Womble, Carlyle, Sandridge & Rice by Charles F. Vance, Jr., Winston-Salem, attorneys for defendants-appellees.

BROCK, Judge.

In this case we will proceed to the merits of the appeal without comment upon the very serious questions of whether plaintiff's case on appeal was served upon defendant in time, and whether plaintiff's record on appeal was docketed in this Court within the time prescribed by our rules.

It is abundantly clear from a reading of the complaint that plaintiff seeks by this action to recover personal judgment against the defendants for the payment of money. In his "Notice of Lis Pendens" plaintiff alleges: "The object of said action is to recover upon an express contract for payment of attorney's fees * * *"

G.S. § 1-116, authorizing the filing of a Notice of Lis Pendens, does not apply to an action the purpose of which is to secure a personal judgment for the payment of money even though such a judgment, if obtained and properly docketed, is a lien upon land of the defendant. Cutter v. Realty Co., 265 N.C. 664, 144 S.E.2d 882. The "Notice of Lis Pendens" in this case was not authorized and Judge Martin was correct in canceling and removing the same from the records.

The plaintiff's complaint consists of thirty-five paragraphs of detailed allegations and will not be reproduced here. Plaintiff details his professional services to the defendant Robert E. Porth in preparation, trial, appeal, and in collateral matters. However, nowhere does he allege a contract for the payment of a total specific sum for his professional services and expenses; nor does he allege a contract agreed to by the parties from which contract a total specific sum could be computed. At best he alleges a contract for services and expenses, a determination of the amount of which would require evidence and findings of fact, even in the absence of an answer denying the claim. The statute provides for judgment by default final "where the complaint sets forth one or more causes of action, each consisting of the breach of an express or implied contract to pay, absolutely or upon a contingency, a sum or sums of money fixed by the terms of the contract, or capable of being ascertained therefrom by computation." (Emphasis added.) G.S. § 1-211. There was no certainty of total amount to be paid under the contract alleged by plaintiff, therefore, upon failure of answer by defendant, plaintiff would be entitled, at most, to judgment by default and inquiry. G.S. § 1-212. The judgment by default final was irregularly and improvidently entered in this case by the Assistant Clerk, and the Clerk had authority to vacate the same upon motion in the cause.

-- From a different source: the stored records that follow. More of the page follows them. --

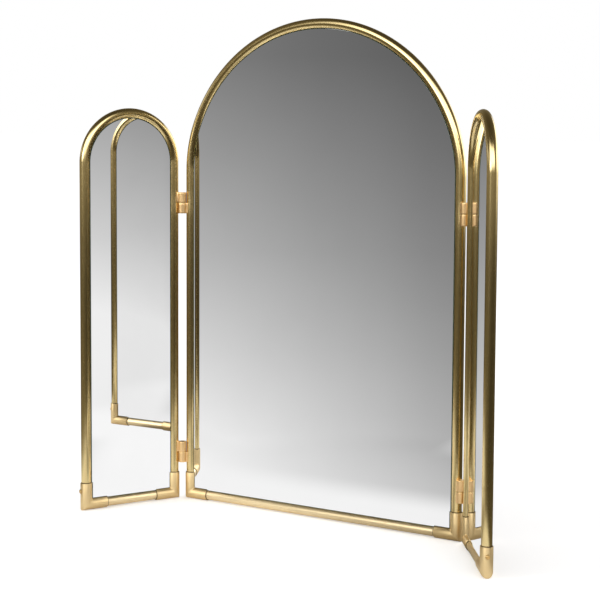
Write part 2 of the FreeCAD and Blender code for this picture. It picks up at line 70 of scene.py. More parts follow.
# Driving sizes. What the frame's boxes give is measured from them below.
WING_WIDTH = 138 * MM
ARCH_FLATTENING = 9.15 * MM
SHOULDER_OFFSET = 28.65 * MM
SOCKET_DEPTH = 18 * MM
GLASS_GAP = 0.2 * MM
BOARD_BEVEL = 0.6 * MM
GLASS_BEVEL = 0.15 * MM
RIM_ROUND = 0.35 * MM
RIM_CORNER = 0.3 * RIM_ROUND
MOUTH_DEPTH = 1.2 * MM
MOUTH_GAP = 0.65 * MM
MITRE_ROUND = 1.3 * MM
PIN_CHAMFER = 0.4 * MM
PIN_GAP = 0.04 * MM
KNUCKLE_ROUND = 0.3 * MM
WASHER_ROUND = 0.2 * MM
WASHER_LIP = 0.12 * MM

# The solder between a knuckle and its tube: how deep its feet sink into the tube, half its waist, how
# far the waist lies from the tube, how far the feet spread, and what share of that at the barrel.
SOLDER_DEPTH = 0.15 * MM
SOLDER_WAIST = 2.5 * MM
SOLDER_WAIST_OFF = 0.2 * MM
SOLDER_FLARE = 1.0 * MM
SOLDER_AT_BARREL = 0.6
# How uneven the spread is, and how much and how suddenly it narrows at the knuckle's ends.
SOLDER_UNEVEN = 0.35
SOLDER_TAPER = 0.25
SOLDER_TAPER_POWER = 6
# Where its noise is read: by bank, by the hinge's height and by the height in the knuckle.
SOLDER_NOISE = (3.1, 40, 260)

# Fineness of the meshes.
TUBE_SIDES = 64
ARC_STEP = math.radians(1.25)
MITRE_STEPS = 6
KNUCKLE_STEPS = 8
KNUCKLE_EDGE_STEPS = 2
SOLDER_STEPS = 5
SWEEP_SIDES = 96
SHARP_ANGLE = math.radians(35)


# ---------------------------------------------------------------- the frame's own sizes


def node_radius(node):
    """The radius of an upright round CAD node."""
    low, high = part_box(node)
    return (high.x - low.x) / 2


def node_height(node):
    """How tall a CAD node is."""
    low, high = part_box(node)
    return high.z - low.z


def fold(side):
    """The axis that a side's wing folds on, as its point on the floor, and the wing's turn at rest.

    The turn is from where the wing is in line with the centre panel.
    """
    joint = next(j for j in frame["joints"] if j["child"] == f"{side}_wing")
    axis = Vector(joint["pos_m"])
    axis.z = 0
    return axis, math.radians(-SIDES[side] * (180 + min(joint["range_deg"])))


tube_low, tube_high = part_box("centre_arch_tube")
rail_low, rail_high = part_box("centre_bottom_rail")
elbow_low, elbow_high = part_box("centre_right_elbow")
glass_low, glass_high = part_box("centre_mirror_glass")
board_low, board_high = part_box("centre_backing_board")

TUBE_RADIUS = (rail_high.y - rail_low.y) / 2
ELBOW_RADIUS = (elbow_high.y - elbow_low.y) / 2
RAIL_HEIGHT = (elbow_low.z + 2 * ELBOW_RADIUS) / 2
ELBOW_TOP = elbow_high.z
TUBE_FOOT = tube_low.z
CENTRE_HALF = tube_high.x - TUBE_RADIUS
GLASS_INSET = CENTRE_HALF - glass_high.x
BOARD_INSET = CENTRE_HALF - board_high.x
ELBOW_LEG = ELBOW_TOP - RAIL_HEIGHT
BOARD_CLIP = ELBOW_LEG + ELBOW_RADIUS + GLASS_GAP - 2 * BOARD_INSET


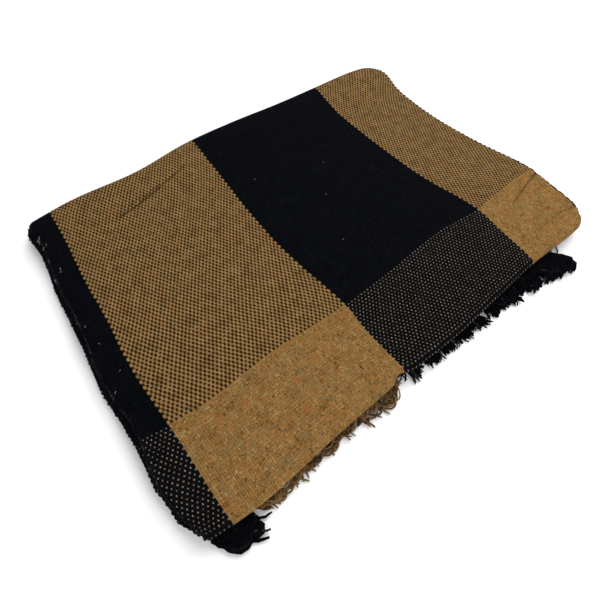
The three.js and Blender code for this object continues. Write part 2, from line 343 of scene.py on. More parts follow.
# Lint and loose threads on the top level, and dark yarns that show past the folded edge: where each
# starts, its length, its heading and bend in radians, and its width
LINT = table(
    "u q length heading bend width",
    (-1, 411, 7, 0.4, 1.2, 0.7),
    (1, 407, 6, 2.4, -1.0, 0.6),
    (-2, 403, 8, 1.3, 0.9, 0.5),
    (4, 398, 5, 0.2, 2.0, 0.5),
    (-1, 393, 6, 1.8, -1.6, 0.6),
    (10, 353, 5, 0.9, 1.0, 0.7),
    (12, 350, 4, 2.6, 0.6, 0.5),
    (-1, 340, 5, 1.5, 0.4, 0.6),
    (5, 261, 3, 0.6, 1.1, 0.7),
    (14, 232, 3, 2.0, 0.4, 0.6),
    (4, 168, 4, 1.2, -0.8, 0.6),
    (20, 190, 3, 0.3, 0.7, 0.5),
    (300, 330, 3, 0.5, 1.0, 0.6),
    (372, 250, 3, 1.9, 0.8, 0.6),
    (410, 300, 2, 1.0, 0.5, 0.6),
    (334, 180, 3, 2.7, 0.9, 0.5),
)
THREADS = table(
    "u q length heading bend width",
    (220, 407, 34, 3.2, 0.1, 0.8),
    (182, 405, 40, 3.3, 0.2, 0.7),
    (140, 399, 22, 3.5, 0.1, 0.7),
    (632.6, 140, 12, -1.7, 0.2, 1.6),
    (632, 127, 13, -1.5, -0.2, 1.9),
    (632.6, 113, 12, -1.6, 0.2, 1.8),
    (632, 103, 10, -1.4, -0.4, 2.0),
    (632.6, 80, 9, -1.7, 0.3, 1.8),
    (632, 70, 13, -1.5, -0.1, 2.0),
    (632.6, 56, 12, -1.6, 0.2, 1.6),
    (632, 43, 13, -1.5, -0.2, 1.9),
    (632.6, 29, 12, -1.6, 0.1, 2.3),
)
THREAD_LIFT = 0.35
THREAD_TAPER = 0.5

# Weave: how far yarns bulge round each other, in parts of their pitch, the weft dots' narrowness
# across and along, their unevenness on tan and on black, and how round the yarns are
YARN_BULGE = 0.36
DOT_NARROWNESS = (1.0, 1.3)
DOT_UNEVENNESS = (0.7, 0.2)
DOT_SOFTNESS = 0.28
RIB_POWER = 0.6
CROWN_POWER = 0.25
CLOTH_BUMP = 0.8
FIBRES_ON_CLOTH = 0.25

# Shade in furrows, in gaps between tan and between black yarns, and in creases, where it fades out
# at a share of the crease's width
FULL_SHADE = (0, 0, 0)
FURROW_SHADE = 0.42
GAP_SHADE = (0.55, 0.95)
CREASE_SHADE_WIDTH = 0.55
CREASE_SHADE_FADE = (1.0, 0.1)

# Noise, in turns per metre, and the step that keeps neighbouring yarns unlike
WAVER_SCALE = 45.0
DRIFT_SCALE = 25.0
SLUB_SCALE = 140.0
FIBRE_SCALE = 900.0
CLOUD_SCALE = 60.0
HUE_CLOUD_SCALE = 102.0
GRAIN_SCALE = 620.0
PATCH_SCALE = 75.0
PATCH_HUE_SCALE = 45.0
SELVEDGE_LINT_AND_HIGHLIGHT_SCALE = 260.0
YARN_APART = 0.31
YARN_SHIFT = 10.0

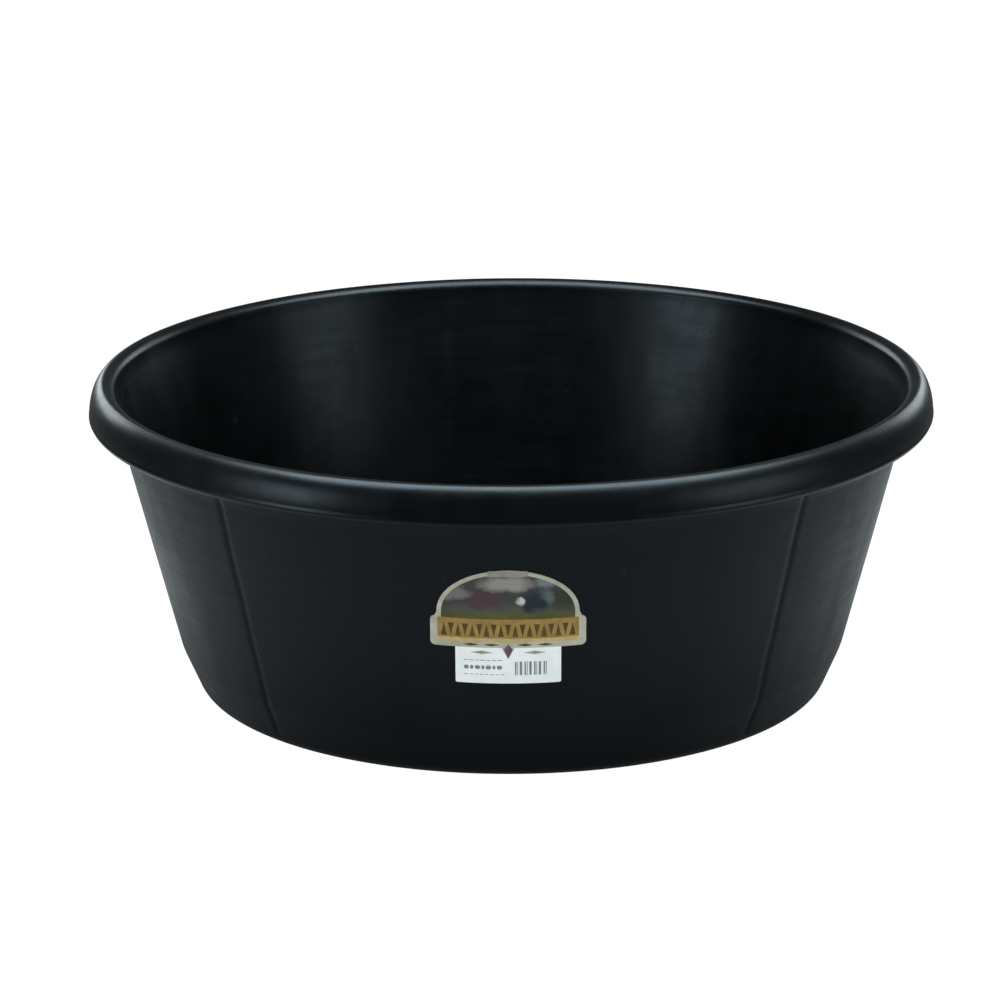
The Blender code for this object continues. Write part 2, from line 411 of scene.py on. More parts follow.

Cook v. Bradsher, 219 N.C. 10, 12 S.E.2d 690; Bailey v. Davis, 231 N.C. 86, 55 S.E.2d 919; 5 Strong, N.C. Index 2d, Judgments, § 19, *769 P. 40. Judge Martin was correct in affirming the Clerk's action.

It appears that both defendants in apt time, properly filed a joint answer verified by one of the defendants in accordance with G.S. § 1-145; but, in any event, after the judgment by default final had been vacated, Judge Martin allowed the defendant William R. Porth to verify the answer. This he was authorized to do in the exercise of his discretion. Rich v. Norfolk Southern R. R., 244 N.C. 175, 92 S.E.2d 768. No abuse of discretion is shown. The plaintiff has not been damaged; his action is pending and stands ready for trial.

Affirmed.

MALLARD, C. J., and PARKER, J., concur.